_Your instructions_. Return the records that follow, matching each one exactly.

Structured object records
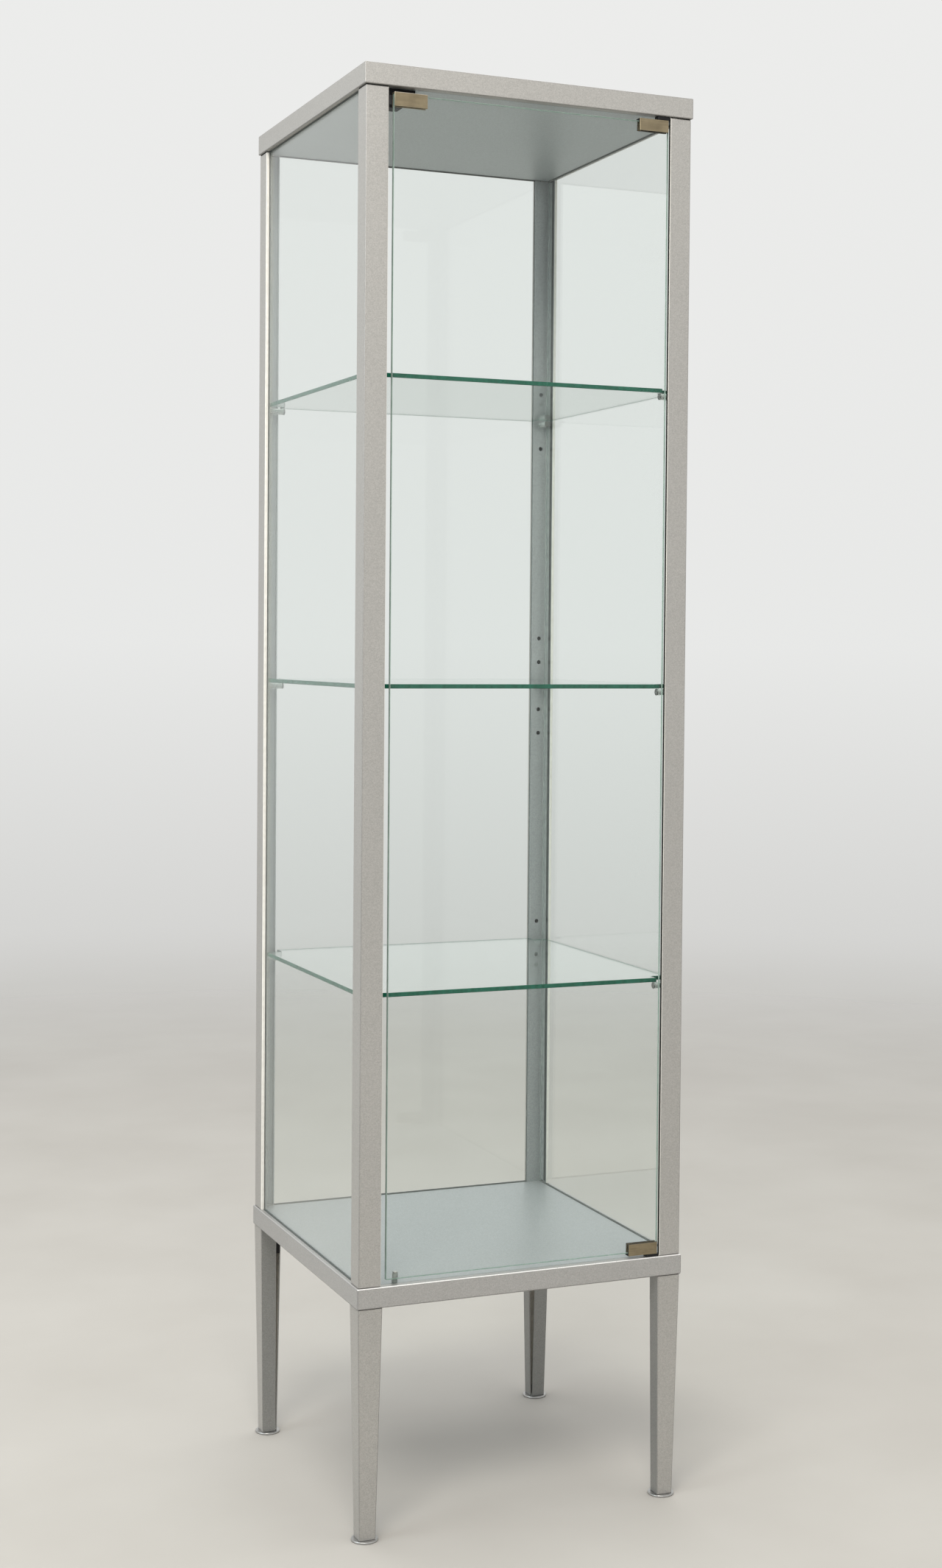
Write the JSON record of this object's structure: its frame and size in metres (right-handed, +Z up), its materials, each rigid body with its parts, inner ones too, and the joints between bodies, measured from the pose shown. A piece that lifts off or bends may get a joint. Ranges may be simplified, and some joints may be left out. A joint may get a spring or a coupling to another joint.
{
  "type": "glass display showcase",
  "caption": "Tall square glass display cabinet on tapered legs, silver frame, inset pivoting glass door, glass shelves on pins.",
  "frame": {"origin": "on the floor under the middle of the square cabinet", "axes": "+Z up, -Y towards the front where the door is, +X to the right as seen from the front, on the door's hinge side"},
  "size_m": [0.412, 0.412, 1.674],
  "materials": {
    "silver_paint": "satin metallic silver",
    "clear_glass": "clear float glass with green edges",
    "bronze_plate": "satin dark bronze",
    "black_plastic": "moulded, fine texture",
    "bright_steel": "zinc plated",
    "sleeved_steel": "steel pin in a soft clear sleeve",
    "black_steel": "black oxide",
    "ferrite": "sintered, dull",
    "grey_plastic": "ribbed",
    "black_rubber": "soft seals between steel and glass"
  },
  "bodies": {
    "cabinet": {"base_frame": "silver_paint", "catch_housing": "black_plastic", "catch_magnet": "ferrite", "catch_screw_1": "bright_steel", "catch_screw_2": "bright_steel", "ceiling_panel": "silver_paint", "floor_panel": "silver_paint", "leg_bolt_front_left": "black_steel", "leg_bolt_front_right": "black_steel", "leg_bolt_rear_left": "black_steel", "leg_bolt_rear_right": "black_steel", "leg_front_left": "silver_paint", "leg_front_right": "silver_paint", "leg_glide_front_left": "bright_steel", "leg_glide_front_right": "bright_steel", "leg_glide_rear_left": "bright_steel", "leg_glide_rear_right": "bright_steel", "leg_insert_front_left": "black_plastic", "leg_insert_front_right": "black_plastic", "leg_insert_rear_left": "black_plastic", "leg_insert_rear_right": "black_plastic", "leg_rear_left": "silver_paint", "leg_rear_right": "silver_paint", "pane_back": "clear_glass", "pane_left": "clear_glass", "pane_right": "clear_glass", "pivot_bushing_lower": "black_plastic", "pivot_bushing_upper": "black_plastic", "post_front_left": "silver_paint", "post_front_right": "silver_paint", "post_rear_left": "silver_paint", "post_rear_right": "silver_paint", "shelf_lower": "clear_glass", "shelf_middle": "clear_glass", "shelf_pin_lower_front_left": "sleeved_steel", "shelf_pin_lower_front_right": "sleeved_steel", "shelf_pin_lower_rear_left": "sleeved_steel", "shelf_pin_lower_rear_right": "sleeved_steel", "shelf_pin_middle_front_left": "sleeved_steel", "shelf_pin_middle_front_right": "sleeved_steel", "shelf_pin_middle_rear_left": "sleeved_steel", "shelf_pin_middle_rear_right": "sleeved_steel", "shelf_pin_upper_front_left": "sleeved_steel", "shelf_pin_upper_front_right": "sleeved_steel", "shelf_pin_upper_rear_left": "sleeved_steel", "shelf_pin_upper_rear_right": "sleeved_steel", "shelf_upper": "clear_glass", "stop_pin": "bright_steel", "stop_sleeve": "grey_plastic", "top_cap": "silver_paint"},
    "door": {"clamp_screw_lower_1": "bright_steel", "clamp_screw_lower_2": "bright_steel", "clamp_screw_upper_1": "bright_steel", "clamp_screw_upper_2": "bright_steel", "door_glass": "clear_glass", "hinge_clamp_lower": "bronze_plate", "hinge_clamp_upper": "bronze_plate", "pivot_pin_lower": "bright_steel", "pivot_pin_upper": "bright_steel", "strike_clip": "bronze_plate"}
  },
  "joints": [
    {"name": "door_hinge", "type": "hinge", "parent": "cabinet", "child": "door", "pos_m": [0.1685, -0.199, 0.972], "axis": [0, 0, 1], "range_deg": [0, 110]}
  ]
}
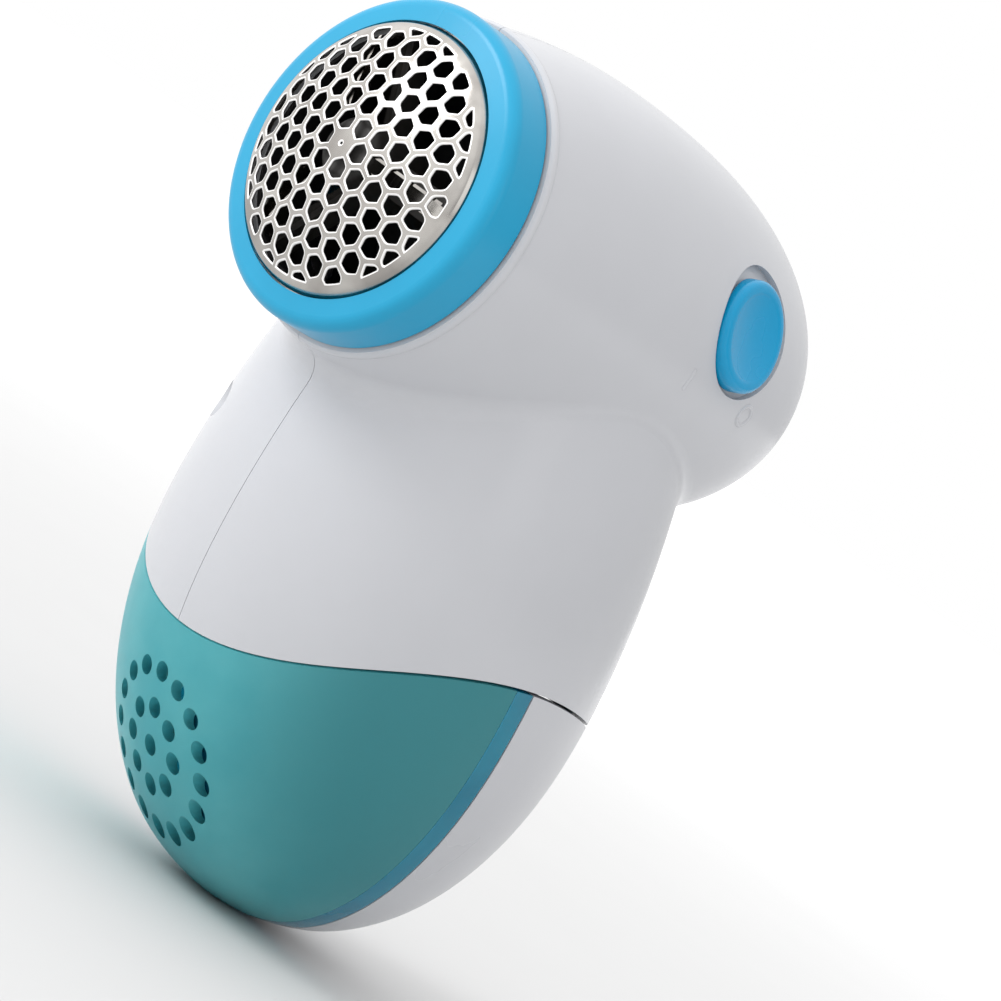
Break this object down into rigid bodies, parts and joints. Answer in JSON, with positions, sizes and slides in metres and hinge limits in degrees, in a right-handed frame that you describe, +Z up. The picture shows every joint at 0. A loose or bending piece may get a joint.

_Response to this task_.
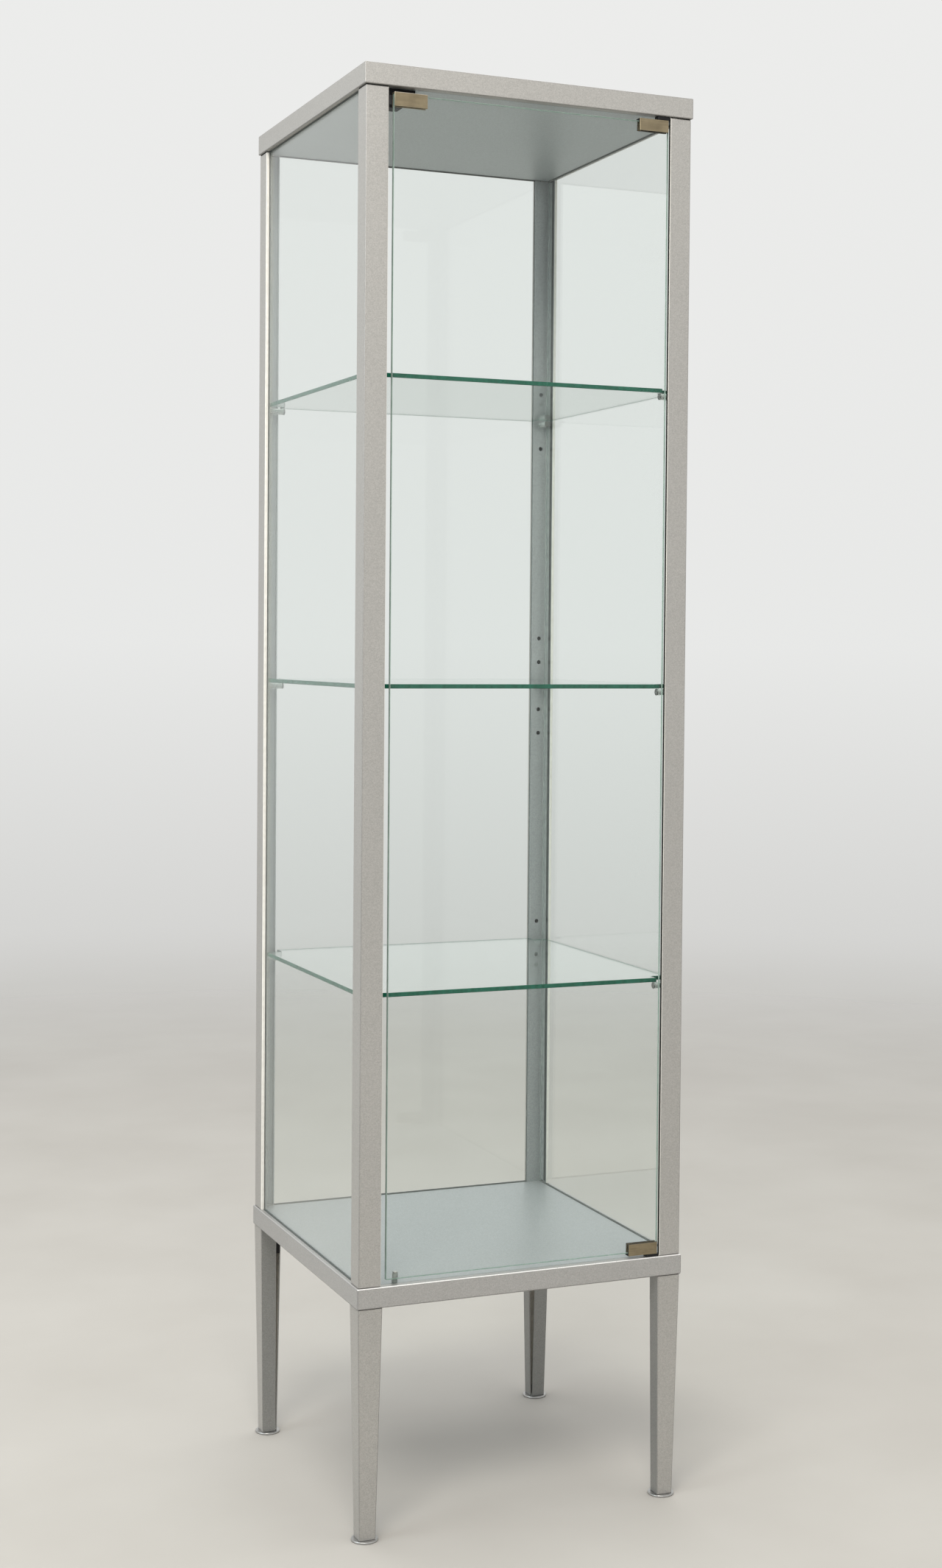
Write the JSON record of this object's structure: its frame and size in metres (right-handed, +Z up), its materials, each rigid body with its parts, inner ones too, and the joints between bodies, measured from the pose shown. A piece that lifts off or bends may get a joint. Ranges may be simplified, and some joints may be left out. A joint may get a spring or a coupling to another joint.
{
  "type": "glass display showcase",
  "caption": "Tall square glass display cabinet on tapered legs, silver frame, inset pivoting glass door, glass shelves on pins.",
  "frame": {"origin": "on the floor under the middle of the square cabinet", "axes": "+Z up, -Y towards the front where the door is, +X to the right as seen from the front, on the door's hinge side"},
  "size_m": [0.412, 0.412, 1.674],
  "materials": {
    "silver_paint": "satin metallic silver",
    "clear_glass": "clear float glass with green edges",
    "bronze_plate": "satin dark bronze",
    "black_plastic": "moulded, fine texture",
    "bright_steel": "zinc plated",
    "sleeved_steel": "steel pin in a soft clear sleeve",
    "black_steel": "black oxide",
    "ferrite": "sintered, dull",
    "grey_plastic": "ribbed",
    "black_rubber": "soft seals between steel and glass"
  },
  "bodies": {
    "cabinet": {"base_frame": "silver_paint", "catch_housing": "black_plastic", "catch_magnet": "ferrite", "catch_screw_1": "bright_steel", "catch_screw_2": "bright_steel", "ceiling_panel": "silver_paint", "floor_panel": "silver_paint", "leg_bolt_front_left": "black_steel", "leg_bolt_front_right": "black_steel", "leg_bolt_rear_left": "black_steel", "leg_bolt_rear_right": "black_steel", "leg_front_left": "silver_paint", "leg_front_right": "silver_paint", "leg_glide_front_left": "bright_steel", "leg_glide_front_right": "bright_steel", "leg_glide_rear_left": "bright_steel", "leg_glide_rear_right": "bright_steel", "leg_insert_front_left": "black_plastic", "leg_insert_front_right": "black_plastic", "leg_insert_rear_left": "black_plastic", "leg_insert_rear_right": "black_plastic", "leg_rear_left": "silver_paint", "leg_rear_right": "silver_paint", "pane_back": "clear_glass", "pane_left": "clear_glass", "pane_right": "clear_glass", "pivot_bushing_lower": "black_plastic", "pivot_bushing_upper": "black_plastic", "post_front_left": "silver_paint", "post_front_right": "silver_paint", "post_rear_left": "silver_paint", "post_rear_right": "silver_paint", "shelf_lower": "clear_glass", "shelf_middle": "clear_glass", "shelf_pin_lower_front_left": "sleeved_steel", "shelf_pin_lower_front_right": "sleeved_steel", "shelf_pin_lower_rear_left": "sleeved_steel", "shelf_pin_lower_rear_right": "sleeved_steel", "shelf_pin_middle_front_left": "sleeved_steel", "shelf_pin_middle_front_right": "sleeved_steel", "shelf_pin_middle_rear_left": "sleeved_steel", "shelf_pin_middle_rear_right": "sleeved_steel", "shelf_pin_upper_front_left": "sleeved_steel", "shelf_pin_upper_front_right": "sleeved_steel", "shelf_pin_upper_rear_left": "sleeved_steel", "shelf_pin_upper_rear_right": "sleeved_steel", "shelf_upper": "clear_glass", "stop_pin": "bright_steel", "stop_sleeve": "grey_plastic", "top_cap": "silver_paint"},
    "door": {"clamp_screw_lower_1": "bright_steel", "clamp_screw_lower_2": "bright_steel", "clamp_screw_upper_1": "bright_steel", "clamp_screw_upper_2": "bright_steel", "door_glass": "clear_glass", "hinge_clamp_lower": "bronze_plate", "hinge_clamp_upper": "bronze_plate", "pivot_pin_lower": "bright_steel", "pivot_pin_upper": "bright_steel", "strike_clip": "bronze_plate"}
  },
  "joints": [
    {"name": "door_hinge", "type": "hinge", "parent": "cabinet", "child": "door", "pos_m": [0.1685, -0.199, 0.972], "axis": [0, 0, 1], "range_deg": [0, 110]}
  ]
}
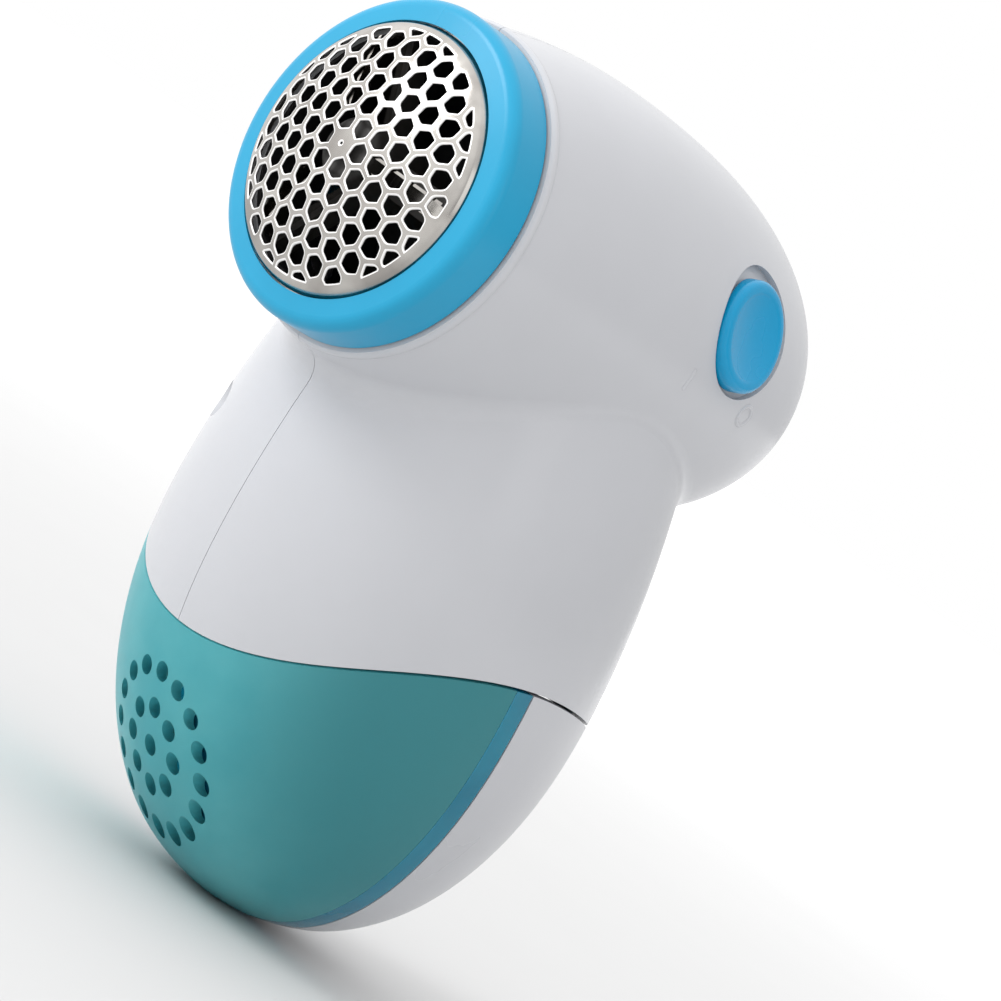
Break this object down into rigid bodies, parts and joints. Answer in JSON, with positions, sizes and slides in metres and hinge limits in degrees, in a right-handed frame that you describe, +Z up. The picture shows every joint at 0. A loose or bending piece may get a joint.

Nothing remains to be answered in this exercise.